TO BE DONE | Copy verbatim the material from its first line to the line that holds "grey handling marks.", including that line.

----

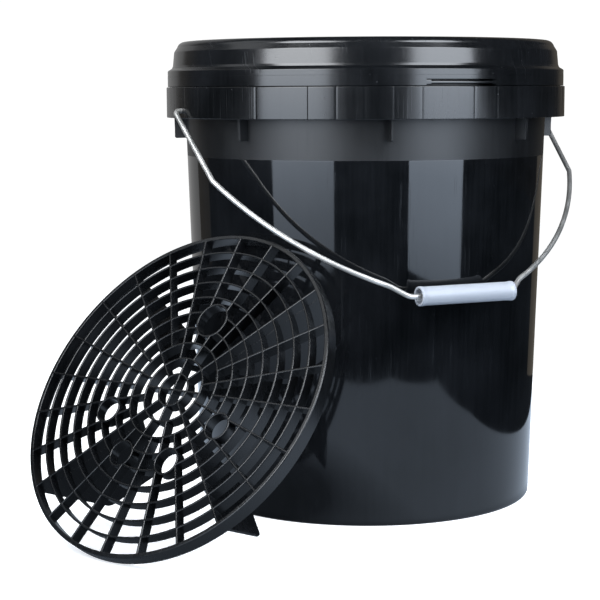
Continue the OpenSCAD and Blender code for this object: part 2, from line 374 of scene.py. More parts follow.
def grip_material():
    """White polyethylene: slightly translucent, with scuffs and faint grey handling marks.

    Its base colour is darker than the real plastic, to suit the strong light of this scene.
    """
    material, tree, coords = blank("grip_white")
    cloud = remap(tree, noise(tree, coords, 60.0, detail=5.0), 0.3, 0.7)
    rub = remap(tree, noise(tree, coords, 1.0, (40, 900, 900), detail=3.0), 0.45, 0.8)
    dots = specks(tree, coords, 300.0, 0.12, 0.1)
    soil = plus(tree, times(tree, cloud, 0.35), times(tree, rub, 0.25), times(tree, dots, 0.6))
    tone = blend_colour(
        tree, math_node(tree, "MINIMUM", soil, 1.0), colour(0.305, 0.325, 0.36),
        colour(0.24, 0.255, 0.29),
    )
    gloss = plus(tree, 0.3, times(tree, cloud, 0.12), times(tree, rub, 0.15))
    height = plus(tree, rub, times(tree, noise(tree, coords, 700.0), 0.6))
    bump = add(tree, "Bump", Height=height, Strength=0.15, Distance=0.0003)
    shader = surfaced(tree, tone, gloss, bump)
    shader.inputs["Subsurface Weight"].default_value = 0.2
    shader.inputs["Subsurface Radius"].default_value = (1.0, 1.0, 1.1)
    shader.inputs["Subsurface Scale"].default_value = 0.0012
    return material


# The two tones of every black moulding, darker than the real plastic to suit this scene's light
BLACK = colour(0.0012, 0.0015, 0.0018)
GREY = colour(0.010, 0.011, 0.013)
gloss_black = moulded("pail_gloss", BLACK, GREY, 0.03, haze=0.035, streak=0.02, grain=0.006)
matte_black = moulded("pail_matte", BLACK, GREY, 0.38, haze=0.06, grain=0.05)
skirt_black = moulded("skirt_satin", BLACK, GREY, 0.17, haze=0.08, streak=0.05, dust=0.2)
lid_black = moulded("lid_satin", BLACK, GREY, 0.16, haze=0.07, streak=0.02, dust=0.2)
guard_black = moulded("guard_satin", BLACK, GREY, 0.2, haze=0.08, streak=0.04, dust=0.1)
rubber = moulded(
    "gasket_rubber", colour(0.05, 0.052, 0.056), colour(0.11, 0.11, 0.115), 0.6, haze=0.12,
    grain=0.12,
)
zinc = zinc_material()
white = grip_material()


def settle(obj, body, slot, material, *nodes):
    """Gives a piece its body and material, and hides the CAD nodes that it stands for; the slot is not used."""
    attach(obj, body)
    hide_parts(*nodes)
    obj.data.materials.clear()
    obj.data.materials.append(material)


# ---- Pail ----

PAIL_H = 364.0
BASE_R = 136.5
TAPER = (148.7 - BASE_R) / PAIL_H
WALL = 2.2
# The glossy part of the wall ends here, at a step of this depth
PANEL_TOP = 280.0
PANEL_STEP = 0.04
CORNER = 3.5
SKIRT_R = 162.5
SKIRT_Z0, SKIRT_Z1 = 310.7, 335.0
PIVOT = Vector(JOINTS["bail_swing"]["pos_m"])
EAR_HOLE_R = 2.4
WEB_COUNT = 48
WEB_STEP = 360 / WEB_COUNT
WEB_TURN = 2.3
# The web beside which the skirt's skin has a split line
SPLIT_WEB = 30


def wall_r(z):
    return BASE_R + TAPER * z


def body_shift(a, z, r):
    """Slow waves that moulded walls have, a few hundredths of a millimetre."""
    if r < 60:
        return 0
    t = math.radians(a)
    fade = min(1.0, max(0.0, z / 60))
    return fade * (0.05 * math.sin(4 * t + z / 90) + 0.02 * math.sin(11 * t - z / 40 + 1))


def build_pail():
    corner = wall_r(CORNER) - CORNER
    outer = [(corner - 2, 0.6), (corner - 1.6, 0.0), (corner, 0.0)]
    outer += arc(corner, CORNER, CORNER, -84, 0, 9)
    outer += divided([(wall_r(8), 8.0), (wall_r(PANEL_TOP - 0.6), PANEL_TOP - 0.6)], 12)[1:]
    outer += [(wall_r(PANEL_TOP) - 0.05, PANEL_TOP - 0.3)]
    outer += [(wall_r(PANEL_TOP) - PANEL_STEP, PANEL_TOP)]
    outer += divided([(wall_r(281) - PANEL_STEP, 281.0), (wall_r(332) - PANEL_STEP, 332.0)], 8)
    outer += [(wall_r(333), 333.0), (wall_r(352), 352.0)]
    bead = rounded(
        [(wall_r(350), 350.0), (wall_r(352), 352.0), (151.3, 353.5), (152.5, 355.0),
         (152.5, 356.2), (150.5, 357.6), (150.5, 363.2), (149.7, 364.0),
         (wall_r(364) - WALL, 364.0), (wall_r(350) - WALL, 350.0)],
        [0, 0.4, 0.6, 0.5, 0.4, 0.6, 0.3, 0.3, 0.7, 0],
    )[2:]
    inner = divided([(wall_r(349) - WALL, 349.0), (wall_r(14) - WALL, 14.0)], 30)
    inner += arc(wall_r(11.6) - WALL - 6, 11.6, 6.0, 0, -90, 6)
    floor = [(60.0, 5.6), (0.0, 5.6), (0.0, 0.0), (17.4, 0.0), (18.0, 0.6), (18.8, 2.6),
             (20.0, 3.0), (70.0, 3.0), (corner - 5.0, 3.0), (corner - 4.0, 2.4)]
    # The floor's two ends lie on the axis, so the loop is opened there.
    profile = floor[2:] + outer + bead + inner + floor[:2]
    obj = lathe("pail_body", profile, even_turn(384), loop=False, shift=body_shift)
    settle(obj, "pail", "pail_black", gloss_black, "pail_wall", "pail_floor", "pail_rim_bead")
    obj.data.materials.append(matte_black)
    low = PANEL_TOP * MM - 0.0001
    for face in obj.data.polygons:
        wall = wall_r(face.center.z / MM) * MM
        if face.center.z > low or face.center.xy.length < wall - 0.001:
            face.material_index = 1


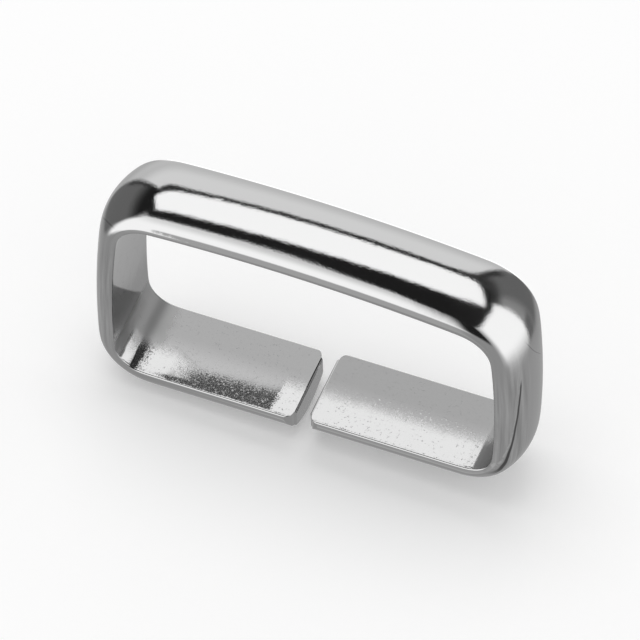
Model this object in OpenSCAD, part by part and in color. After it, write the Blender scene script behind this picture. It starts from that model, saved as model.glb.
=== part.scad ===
// Metal strap keeper: one domed bar bent into a rounded rectangular loop, open at a narrow slit
// in the lower bar. X runs along the loop's long side, Y along the strap that passes through it,
// +Z towards the upper, unbroken bar. The origin is the middle of the opening.

/* [Opening] */
// Clear width of the opening, between the middles of the side walls
opening_w = 20.5; // [14:0.1:40]
// Clear height of the opening on its centre line
opening_h = 11.7; // [8:0.1:18]
// Inside radius of the two upper corners
upper_r = 1.9; // [1.2:0.05:2.6]
// Inside radius of the two lower corners
lower_r = 1.6; // [0.8:0.05:2]

/* [Bar] */
// Width of the bar, along the strap
bar_w = 4.6; // [3.6:0.1:8]
// Height of the bar's flat rims, all round the opening
rim_h = 0.22; // [0.16:0.01:0.4]
// Thickness of the upper bar at its crest
bar_t = 1.38; // [1.3:0.02:2.2]
// Thickness of the sides at their crest
side_t = 1.48; // [1.3:0.02:2.2]
// Thickness of the lower arms at their crest
arm_t = 1.64; // [1.3:0.02:2.2]
// Radius of the dome's two shoulders
shoulder_r = 0.8; // [0.4:0.05:0.85]
// Outside radius of the two upper corners, along the crest
upper_crest_r = 3.85; // [3.2:0.05:4.4]
// Outside radius of the two lower corners, along the crest
lower_crest_r = 3.6; // [2.8:0.05:4]
// Easing of the sharp edges round the opening
edge_ease = 0.08; // [0.04:0.01:0.1]

/* [Bends] */
// Turn of the upper bar from its middle to each end, in degrees
upper_bow = 5.6; // [1:0.1:8]
// Lean of the side walls away from upright, wider below, in degrees
side_lean = 1.5; // [0:0.1:3]
// Turn of each inner side wall from its top to its bottom, in degrees
side_bow = 8.5; // [2:0.1:10]
// The same turn along the outer crest of each side, in degrees
side_crest_bow = 7.6; // [2:0.1:12]
// Rise of the right lower arm towards the slit, in degrees
right_arm_rise = -1.7; // [-4:0.1:4]
// Rise of the left lower arm towards the slit, in degrees
left_arm_rise = 1.8; // [-4:0.1:4]
// Half the step between the two arms' inner faces on the centre line, right arm higher
arm_step = 0.15; // [-0.4:0.01:0.4]

/* [Slit] */
// Width of the slit between the two lower arms
slit_w = 0.75; // [0.5:0.05:3]
// Distance of the slit's middle from the centre line
slit_offset = -0.1; // [-2:0.05:2]
// Corner radius of the arm ends, seen along the bar's thickness
end_r = 0.4; // [0.2:0.05:0.8]
// Easing of the edges round the arms' end faces
end_ease = 0.06; // [0.05:0.01:0.25]

/* [Hidden] */

// Steps along the upper bar, upper corner, side and lower corner of one half of the loop
bend_steps = [5, 11, 5, 11];
// Steps along an arm's straight stretch, and round the corners at its end
arm_steps = 3;
end_steps = 4;
// Steps across a shoulder, across half the crown and round an eased edge
shoulder_steps = 5;
crown_steps = 5;
ease_steps = 2;

half_w = bar_w / 2;
dome_h = bar_t - rim_h;
side_mid = 90 - side_lean;

// Headings are in degrees, clockwise from +X, along a path from the top middle down the right side.
// A side's own sizes: its arm's heading, its half of the opening's height on the centre line,
// and how far its arm ends from the centre line
right = [180 + right_arm_rise, opening_h - arm_step, slit_w / 2 + slit_offset];
left = [180 + left_arm_rise, opening_h + arm_step, slit_w / 2 - slit_offset];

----

WRITTEN RESPONSE |
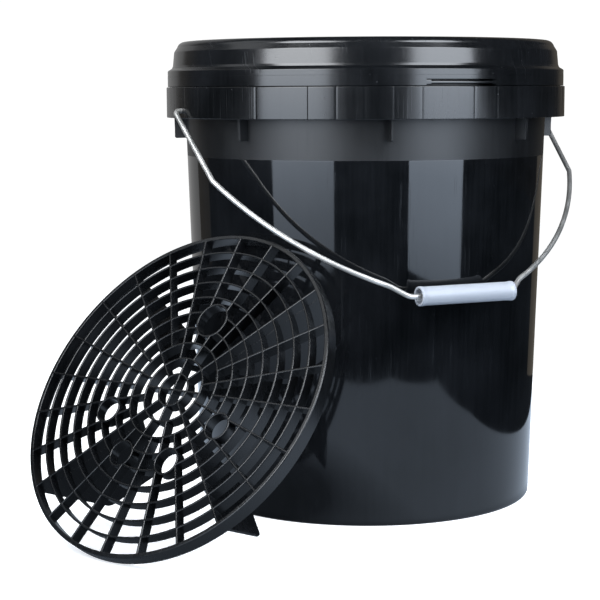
Continue the OpenSCAD and Blender code for this object: part 2, from line 374 of scene.py. More parts follow.
def grip_material():
    """White polyethylene: slightly translucent, with scuffs and faint grey handling marks.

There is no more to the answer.